IN RESPONSE to Jane Devine’s article (26 January), in any other country in the world the supporters and opponents of an independence referendum would campaign with a striking logo and colour identity of their choice. In Scotland, it’s tartan – and there’s nothing wrong with that.
It’s quite a separate issue, however, as to whether the Yes Scotland campaign team tartan should be registered in the public Scottish Register of Tartans.
It should be remembered that this register was set up through an Act of Parliament together with associated terms and conditions. At the time there was significant debate on whether a woven sample was obligatory which unfortunately ended with the decision that “proof of weaving” was sufficient. There are already so many instances of tartan represented in paintings and on other non-woven items.
It remains my conviction that no design should be called a “tartan” until it is woven, but all tartan images when approved by the SRT should be registered as “tartan designs”. This would be restrictive and inclusive at one and the same time.
Prior to the establishment of the Scottish Register of Tartans in 2010, contrary to general belief, there was no official record of tartans. All tartan records were held privately in differing registers and there was a lack of consensus and co-ordination.

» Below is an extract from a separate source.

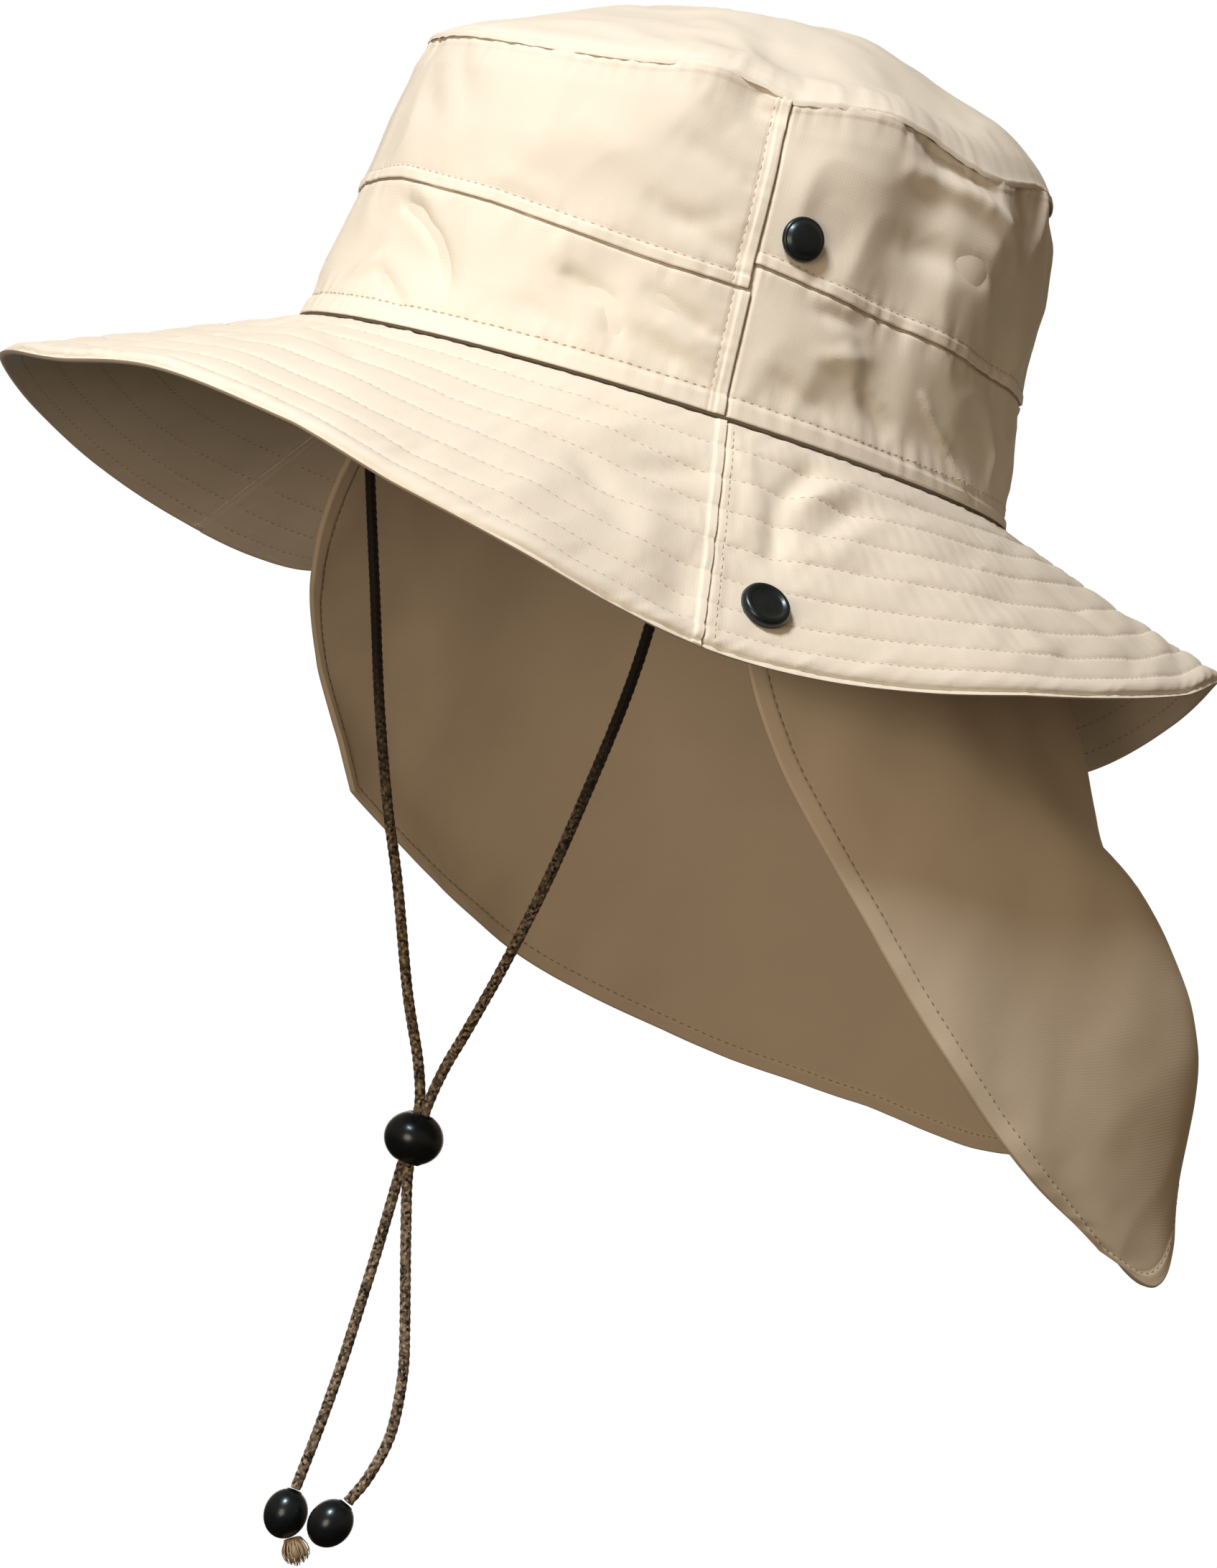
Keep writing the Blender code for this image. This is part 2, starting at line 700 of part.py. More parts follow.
def build():
    for thing in list(bpy.data.objects):
        bpy.data.objects.remove(thing, do_unlink=True)
    crown_top(cloth("top_cloth", (0.84, 0.78, 0.66), 0.72))
    front_upper = cloth("front_upper_cloth", (0.86, 0.80, 0.68), 0.7)
    front_lower = cloth("front_lower_cloth", (0.86, 0.80, 0.68), 0.7)
    back_upper = cloth("back_upper_cloth", (0.84, 0.78, 0.66), 0.7)
    back_lower = cloth("back_lower_cloth", (0.84, 0.78, 0.66), 0.7)
    wall_panel("crown_front_upper", False, True, FRONT_COLUMNS, front_upper)
    wall_panel("crown_front_lower", False, False, FRONT_COLUMNS, front_lower)
    wall_panel("crown_back_upper", True, True, BACK_COLUMNS, back_upper)
    wall_panel("crown_back_lower", True, False, BACK_COLUMNS, back_lower)
    brim_front = cloth("brim_front_cloth", (0.85, 0.79, 0.67), 0.74)
    brim_back = cloth("brim_back_cloth", (0.85, 0.79, 0.67), 0.74)
    brim_half("brim_front", False, FRONT_COLUMNS + 4, brim_front)
    brim_half("brim_back", True, BACK_COLUMNS + 8, brim_back)
    neck_flap(cloth("flap_cloth", (0.70, 0.61, 0.48), 0.78))
    crown_snap_stud(cloth("stud_black", (0.012, 0.012, 0.014), 0.35))
    brim_snap_socket(cloth("socket_black", (0.012, 0.012, 0.014), 0.38))
    left = cord_points(LEFT_CORD_MM)
    right = cord_points(RIGHT_CORD_MM)
    chin_cord("chin_cord_left", left, cloth("left_cord_braid", (0.16, 0.12, 0.08), 0.85))
    chin_cord("chin_cord_right", right, cloth("right_cord_braid", (0.16, 0.12, 0.08), 0.85))
    slide_bead(cloth("slide_bead_black", (0.012, 0.012, 0.014), 0.22))
    end_bead("end_bead_left", left, cloth("left_bead_black", (0.012, 0.012, 0.014), 0.22))
    end_bead("end_bead_right", right, cloth("right_bead_black", (0.012, 0.012, 0.014), 0.22))
    cord_end_knot(right, cloth("frayed_braid", (0.40, 0.30, 0.19), 0.9))


build()
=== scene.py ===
import bpy
import bmesh
import math
import random
import numpy as np
from mathutils import Matrix, Vector, noise


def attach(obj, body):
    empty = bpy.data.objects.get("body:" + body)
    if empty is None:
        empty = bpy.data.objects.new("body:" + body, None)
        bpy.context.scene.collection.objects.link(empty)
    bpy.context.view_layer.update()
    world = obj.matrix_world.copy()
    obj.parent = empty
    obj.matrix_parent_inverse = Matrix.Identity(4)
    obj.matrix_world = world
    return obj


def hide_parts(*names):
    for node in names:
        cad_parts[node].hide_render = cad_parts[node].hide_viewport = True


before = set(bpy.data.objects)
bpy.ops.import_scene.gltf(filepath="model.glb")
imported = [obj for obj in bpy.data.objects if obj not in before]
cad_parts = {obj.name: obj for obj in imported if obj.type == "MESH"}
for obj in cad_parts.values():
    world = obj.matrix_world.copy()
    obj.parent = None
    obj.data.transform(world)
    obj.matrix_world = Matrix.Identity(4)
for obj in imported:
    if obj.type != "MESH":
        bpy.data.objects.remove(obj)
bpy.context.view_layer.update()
mm = 0.001
dice = random.Random(7)

# Camera of the photo: level with the hat, rolled, on the wearer's left and partly towards the front
photoCamera = {
    "turn": 34.0,          # degrees from the wearer's left towards the front
    "tilt": -0.4,
    "roll": 16.35,
    "distance": 1.25,
    "pixelsPerMetre": 5300.0,
    "pictureHeight": 2184.0,
    "sensorHeight": 36.0,
    "targetReach": 0.0145,
    "targetHeight": -0.0933,
}


def aimPhotoCamera(c=photoCamera):
    turn, tilt, roll = (math.radians(c[k]) for k in ("turn", "tilt", "roll"))
    right = Vector((math.sin(turn), math.cos(turn), 0))
    target = right * c["targetReach"]
    target.z = c["targetHeight"]
    back = Vector((math.cos(turn) * math.cos(tilt), -math.sin(turn) * math.cos(tilt), math.sin(tilt)))
    up = back.cross(right)
    x = right * math.cos(roll) + up * math.sin(roll)
    y = up * math.cos(roll) - right * math.sin(roll)
    data = bpy.data.cameras.new("photoCamera")
    data.sensor_fit = "VERTICAL"
    data.sensor_height = c["sensorHeight"]
    data.lens = c["pixelsPerMetre"] * c["distance"] / c["pictureHeight"] * c["sensorHeight"]
    data.clip_start = 0.05
    camera = bpy.data.objects.new("photoCamera", data)
    place = Matrix((x, y, back)).transposed().to_4x4()
    place.translation = target + back * c["distance"]
    camera.matrix_world = place
    bpy.context.collection.objects.link(camera)
    bpy.context.scene.camera = camera
    return back


photoBack = aimPhotoCamera()
print("camera placed")


# Curves through tables, the same as in the CAD


def smooth(values, u):
    last = len(values) - 1
    i = min(int(u), last - 1)
    f = u - i
    p1 = values[i]
    p2 = values[i + 1]
    p0 = values[i - 1] if i > 0 else 2 * p1 - p2
    p3 = values[i + 2] if i + 2 <= last else 2 * p2 - p1
    return p1 + 0.5 * f * (p2 - p0 + f * (2 * p0 - 5 * p1 + 4 * p2 - p3 + f * (3 * (p1 - p2) + p3 - p0)))


def tableValue(rows, key, column):
    last = len(rows) - 1
    i = 0
    while i < last - 1 and key > rows[i + 1][0]:
        i += 1
    share = min(max((key - rows[i][0]) / (rows[i + 1][0] - rows[i][0]), 0.0), 1.0)
    return smooth([row[column] for row in rows], i + share)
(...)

Tartan belongs to the people of Scotland. The weavers and the tartan industries are the facilitators of the product, they are not the owners of it. Tartan belongs to culture and not to science. Tartan has always evolved in its own unscheduled way – a wayward Scottish entrepreneur! That is its appeal and its emotional strength. It cannot be harnessed and restrained by stringent new rules and regulations. The genie is out of the bottle.